Task goal: Every record below should be printed exactly as it appears.

--- start of Excerpted data ---

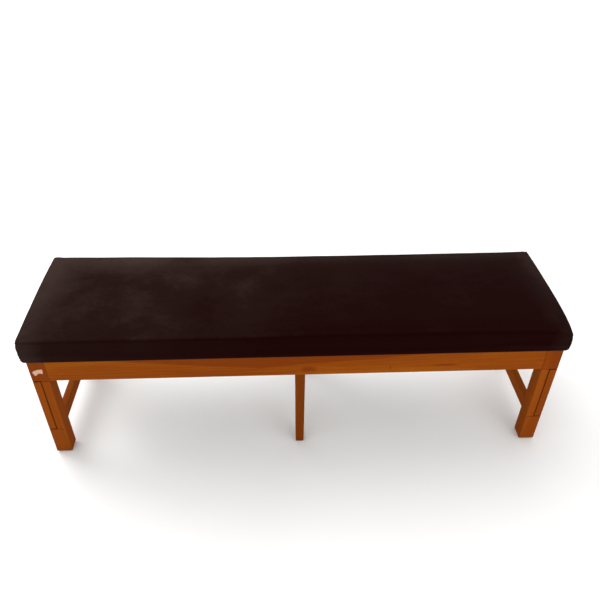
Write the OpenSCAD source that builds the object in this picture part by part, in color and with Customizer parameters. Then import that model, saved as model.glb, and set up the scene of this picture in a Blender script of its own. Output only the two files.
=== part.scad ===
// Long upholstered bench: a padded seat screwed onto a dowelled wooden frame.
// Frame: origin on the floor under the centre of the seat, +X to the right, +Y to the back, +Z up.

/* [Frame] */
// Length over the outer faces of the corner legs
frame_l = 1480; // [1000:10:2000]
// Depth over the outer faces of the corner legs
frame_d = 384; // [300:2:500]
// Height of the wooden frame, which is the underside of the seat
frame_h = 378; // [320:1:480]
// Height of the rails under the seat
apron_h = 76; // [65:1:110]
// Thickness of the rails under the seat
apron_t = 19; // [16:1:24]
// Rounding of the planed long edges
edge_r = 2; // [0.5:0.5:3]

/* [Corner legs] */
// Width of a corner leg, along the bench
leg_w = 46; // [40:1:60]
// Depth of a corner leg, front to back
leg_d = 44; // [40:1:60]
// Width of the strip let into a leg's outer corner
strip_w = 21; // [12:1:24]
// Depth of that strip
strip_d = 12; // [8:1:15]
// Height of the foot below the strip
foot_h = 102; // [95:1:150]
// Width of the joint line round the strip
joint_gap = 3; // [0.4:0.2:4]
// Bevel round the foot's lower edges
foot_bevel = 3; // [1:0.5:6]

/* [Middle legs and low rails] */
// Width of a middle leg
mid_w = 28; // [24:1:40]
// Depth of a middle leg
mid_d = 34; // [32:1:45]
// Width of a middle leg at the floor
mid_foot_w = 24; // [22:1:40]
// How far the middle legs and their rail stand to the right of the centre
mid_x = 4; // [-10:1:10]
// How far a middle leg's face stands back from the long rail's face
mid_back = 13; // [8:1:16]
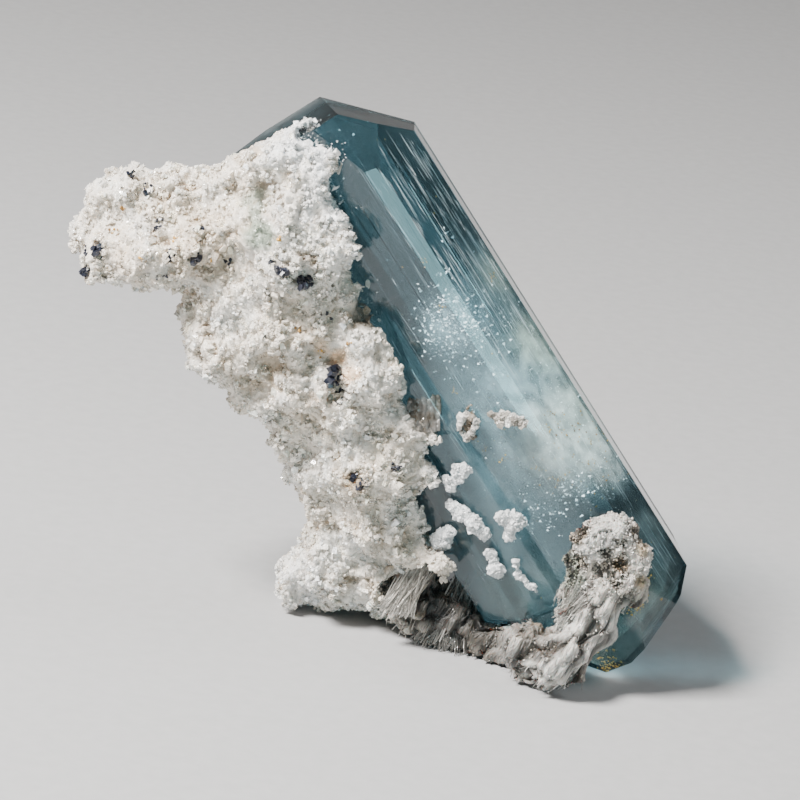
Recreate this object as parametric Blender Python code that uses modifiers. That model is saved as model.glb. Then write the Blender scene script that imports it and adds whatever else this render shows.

--- end of Excerpted data ---

Written reply:
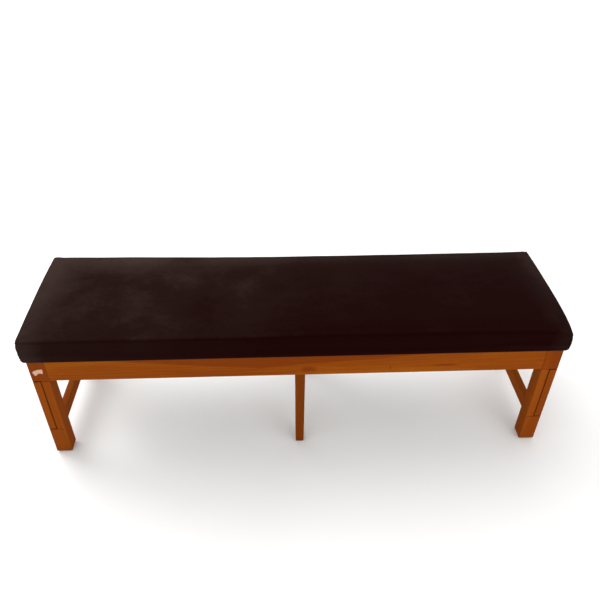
Write the OpenSCAD source that builds the object in this picture part by part, in color and with Customizer parameters. Then import that model, saved as model.glb, and set up the scene of this picture in a Blender script of its own. Output only the two files.
=== part.scad ===
// Long upholstered bench: a padded seat screwed onto a dowelled wooden frame.
// Frame: origin on the floor under the centre of the seat, +X to the right, +Y to the back, +Z up.

/* [Frame] */
// Length over the outer faces of the corner legs
frame_l = 1480; // [1000:10:2000]
// Depth over the outer faces of the corner legs
frame_d = 384; // [300:2:500]
// Height of the wooden frame, which is the underside of the seat
frame_h = 378; // [320:1:480]
// Height of the rails under the seat
apron_h = 76; // [65:1:110]
// Thickness of the rails under the seat
apron_t = 19; // [16:1:24]
// Rounding of the planed long edges
edge_r = 2; // [0.5:0.5:3]

/* [Corner legs] */
// Width of a corner leg, along the bench
leg_w = 46; // [40:1:60]
// Depth of a corner leg, front to back
leg_d = 44; // [40:1:60]
// Width of the strip let into a leg's outer corner
strip_w = 21; // [12:1:24]
// Depth of that strip
strip_d = 12; // [8:1:15]
// Height of the foot below the strip
foot_h = 102; // [95:1:150]
// Width of the joint line round the strip
joint_gap = 3; // [0.4:0.2:4]
// Bevel round the foot's lower edges
foot_bevel = 3; // [1:0.5:6]

/* [Middle legs and low rails] */
// Width of a middle leg
mid_w = 28; // [24:1:40]
// Depth of a middle leg
mid_d = 34; // [32:1:45]
// Width of a middle leg at the floor
mid_foot_w = 24; // [22:1:40]
// How far the middle legs and their rail stand to the right of the centre
mid_x = 4; // [-10:1:10]
// How far a middle leg's face stands back from the long rail's face
mid_back = 13; // [8:1:16]
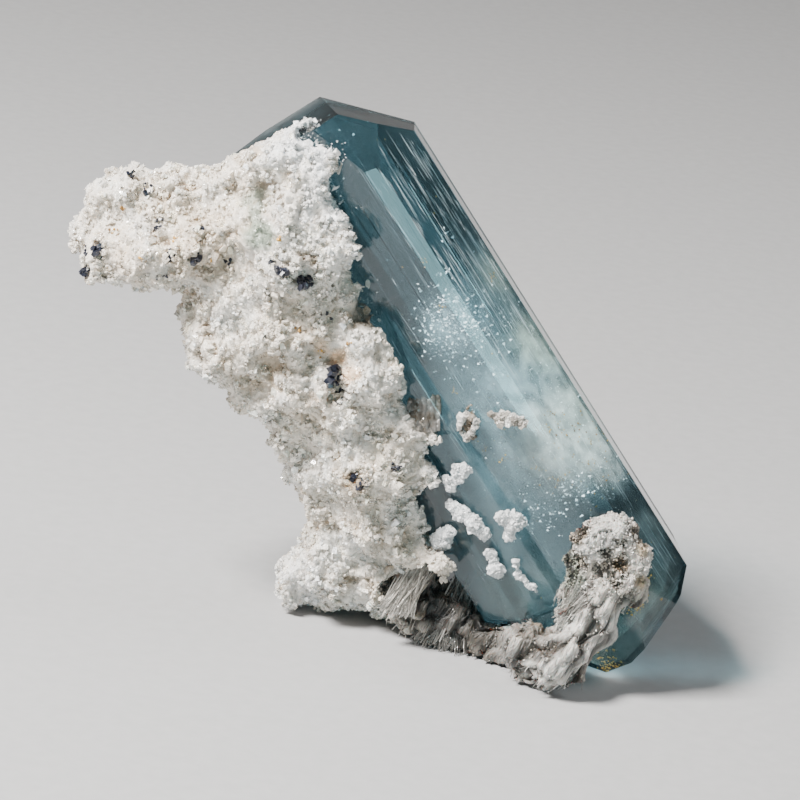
Recreate this object as parametric Blender Python code that uses modifiers. That model is saved as model.glb. Then write the Blender scene script that imports it and adds whatever else this render shows.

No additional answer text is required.